Además, después de la 59 con 48 dónde vivíamos muchas travesuras de la época había un inmenso monte donde jugábamos los niños y adolescentes del barrio como nuestra finca barrial. Y, en ese mismo año por autogestión de los vecinos se instaló el alcantarillado en el barrio invasión, situado muy cerca al estadio de béisbol Tomás Arrieta, hoy el Edgar Rentería.
En 1968 era un niño inquieto, respetuoso y vivirás de 10 años, cuyo acontecimiento singular se impregnó el fervor y devoción por la virgen María, ya que recorrimos las calles de El Prado y barrio Boston con una banda musical y juegos pirotécnicos a tutiplén frente a las emisoras de don Roberto Esper Rebaje q.e.p.d. de la cadena La Libertad.
Desde esos años se afianzó la tradición familiar de la Virgen del Carmen, festividad que se multiplicó por la ciudad en el decenio de los 70 del pasado siglo, constituyéndose en la más ruidosa fiesta patronal de Quilla, la cual fue alimentada por inmigración guajira en la bonanza marimbera.
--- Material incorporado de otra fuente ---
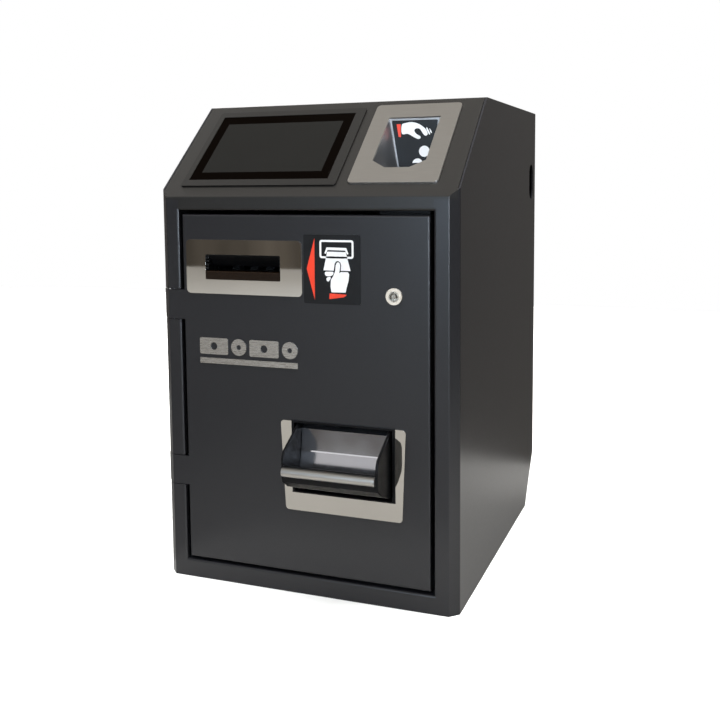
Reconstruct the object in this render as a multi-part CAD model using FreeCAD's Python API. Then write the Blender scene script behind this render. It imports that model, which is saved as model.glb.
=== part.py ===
import FreeCAD, Part
import math
import os

from FreeCAD import Placement, Rotation, Vector

# A countertop automatic cash machine: a sheet-steel cabinet with a touch screen and a coin funnel
# on its sloped fascia, and an inset door that carries the note mouth, the lock and the coin tray.
# It is drawn with its front face in the plane y = 0, its middle at x = 0 and its underside at z = 0,
# and every shape is saved about the centre of the four anchor holes in its base. Millimetres.

# Cabinet
WIDTH = 350.0
DEPTH = 420.0
HEIGHT = 549.0
FOLD_Z = 441.0
ROOF_Y = 125.0
REAR_CUT_Y = 55.0
REAR_CUT_Z = 65.0
SHEET = 2.0
CORNER = 9.6
BEND = 2.5
SEAM = 0.6
STILE_TOP = FOLD_Z - 3.0
HALF = WIDTH / 2
SIDE_IN = HALF - SHEET
SLOPE = math.degrees(math.atan2(HEIGHT - FOLD_Z, ROOF_Y))

# Anchor holes in the base
ANCHOR_Y = 185.0
ANCHOR_DX = 260.0
ANCHOR_DY = 240.0
ANCHOR_R = 4.5

# Door and its opening
OPEN_X = 149.5
OPEN_LOW = 20.5
OPEN_TOP = 426.0
FRAME_RETURN = 22.0
DOOR_X = 145.5
DOOR_LOW = 24.0
DOOR_TOP = 421.5
DOOR_RETURN = 18.0

# Hinges: two tabs of the door skin wrap round the cabinet's left front corner
PIN_X = -163.0
PIN_Y = 9.0
PIN_R = 3.0
PIN_GAP = 0.06
TIGHT = 0.04
TAB_HEIGHT = 33.6
TAB_LOWS = {"lower": 109.5, "upper": 302.5}
TAB_CLEAR = 0.8
TAB_PROUD = 1.0
TAB_BACK = 15.0
NOTCH_BACK = 20.0

# Rear cover screws and the flanges they enter
FLANGE = 16.0
SCREW_X = 162.0
SCREW_ZS = (85.0, 235.0, 385.0, 530.0)
SCREW_R = 2.0

# Side slot
SLOT_Y = 391.5
SLOT_Z = 454.0
SLOT_WIDTH = 27.0
SLOT_LENGTH = 48.0

# Note mouth on the door: x range and z range
BEZEL_X = (-140.0, 2.5)
BEZEL_Z = (333.0, 393.5)
BEZEL_THICK = 1.5
MOUTH_X = (-115.5, -23.3)
MOUTH_Z = (349.0, 377.0)
SLOT_NOTE_X = (-113.5, -25.3)
SLOT_NOTE_Z = (357.5, 363.5)
THROAT_DEEP = 20.0
THROAT_WALL = 1.6
TAPER_DEEP = 14.0
RIB_REACH = 2.5
LIP_X = (-113.0, -25.8)
LIP_FRONT_X = (-115.0, -23.8)

# Label and badge on the door
LABEL_X = (4.3, 69.6)
LABEL_Z = (326.5, 400.6)
BADGE_X = (-125.0, -4.0)
BADGE_Z = (253.8, 283.0)
BADGE_BAR = 6.4

# Cam lock
LOCK_X = 106.9
LOCK_Z = 337.1
LOCK_FACE_R = 8.8
LOCK_BODY_R = 8.0
PLUG_R = 5.4
PLUG_GAP = 0.06
CAM_REACH = 48.0
CAM_Y = (22.6, 25.0)

# Coin tray
TRAY_X = (-7.0, 102.0)
TRAY_WALL = 2.6
TRAY_FRAME_X = (-12.3, 107.3)
TRAY_FRAME_Z = (116.1, 196.2)
TRAY_THROAT_X = (-9.1, 104.1)
TRAY_THROAT_Z = (117.8, 194.4)
TRAY_THROAT_WALL = 1.3
TRAY_THROAT_DEEP = 24.0
TRAY_ROOF_DEEP = 8.0
TRAY_PIVOT = (4.0, 122.5)
TRAY_PIN_R = 1.6
TRAY_LIP = (-41.5, 157.6)
HANDLE_R = 5.3
HANDLE_Z = 151.4

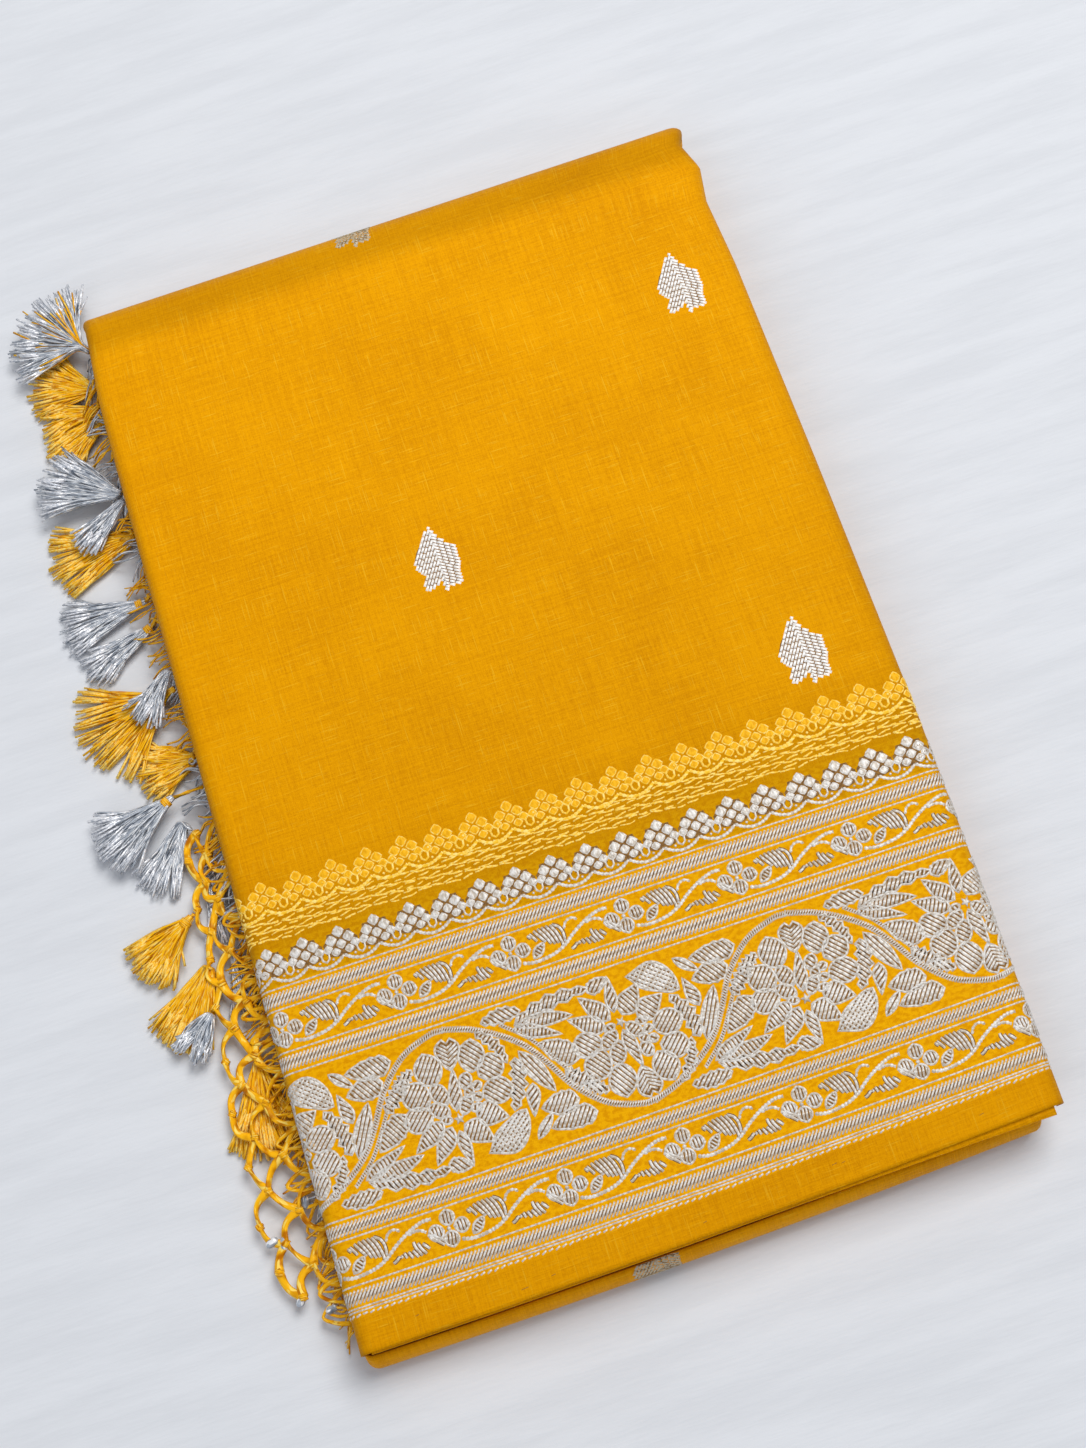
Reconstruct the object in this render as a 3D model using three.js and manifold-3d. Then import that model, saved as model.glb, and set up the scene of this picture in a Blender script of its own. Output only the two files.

Tuve la dicha de asistir a una alegre fiesta con muchos tragos del Olf Parr botella de 12 años y vallenato corrido interpretados por conjuntos de la época hasta altas horas de la madrugada en la casona patrimonial de color blanco de Enrique Coronado, ubicada en la calle 59 con carrera 53, acera norte frente al edificio de Los Fundadores, dónde vive aún el olvidado y celoso guardián de las tradiciones barranquilleras don Alfredo de la Espriella.
Los hermanos Zuleta interpretaron una canción que se constituyó en el himno a la Virgen del Carmen en los años 80 dónde mencionan al gran Enrique, la cual dice: “Enrique Coronado nos ha mandado una carta desde Barranquilla pa’ los Hermanos Zuleta, el 16 de Julio, yo voy hacerle Una fiesta pa’ que vea la virgen en la sala de mi casa”.
Esta festividad se arraigó más aún con las canciones y menciones a la virgen del inmortal Diomedes Díaz, y en horas de las madrugadas el cielo barranquillero era un hervidero de truenos estridentes de la pirotecnia explotada por los seguidores de la virgen del Carmen a finales de siglo XX.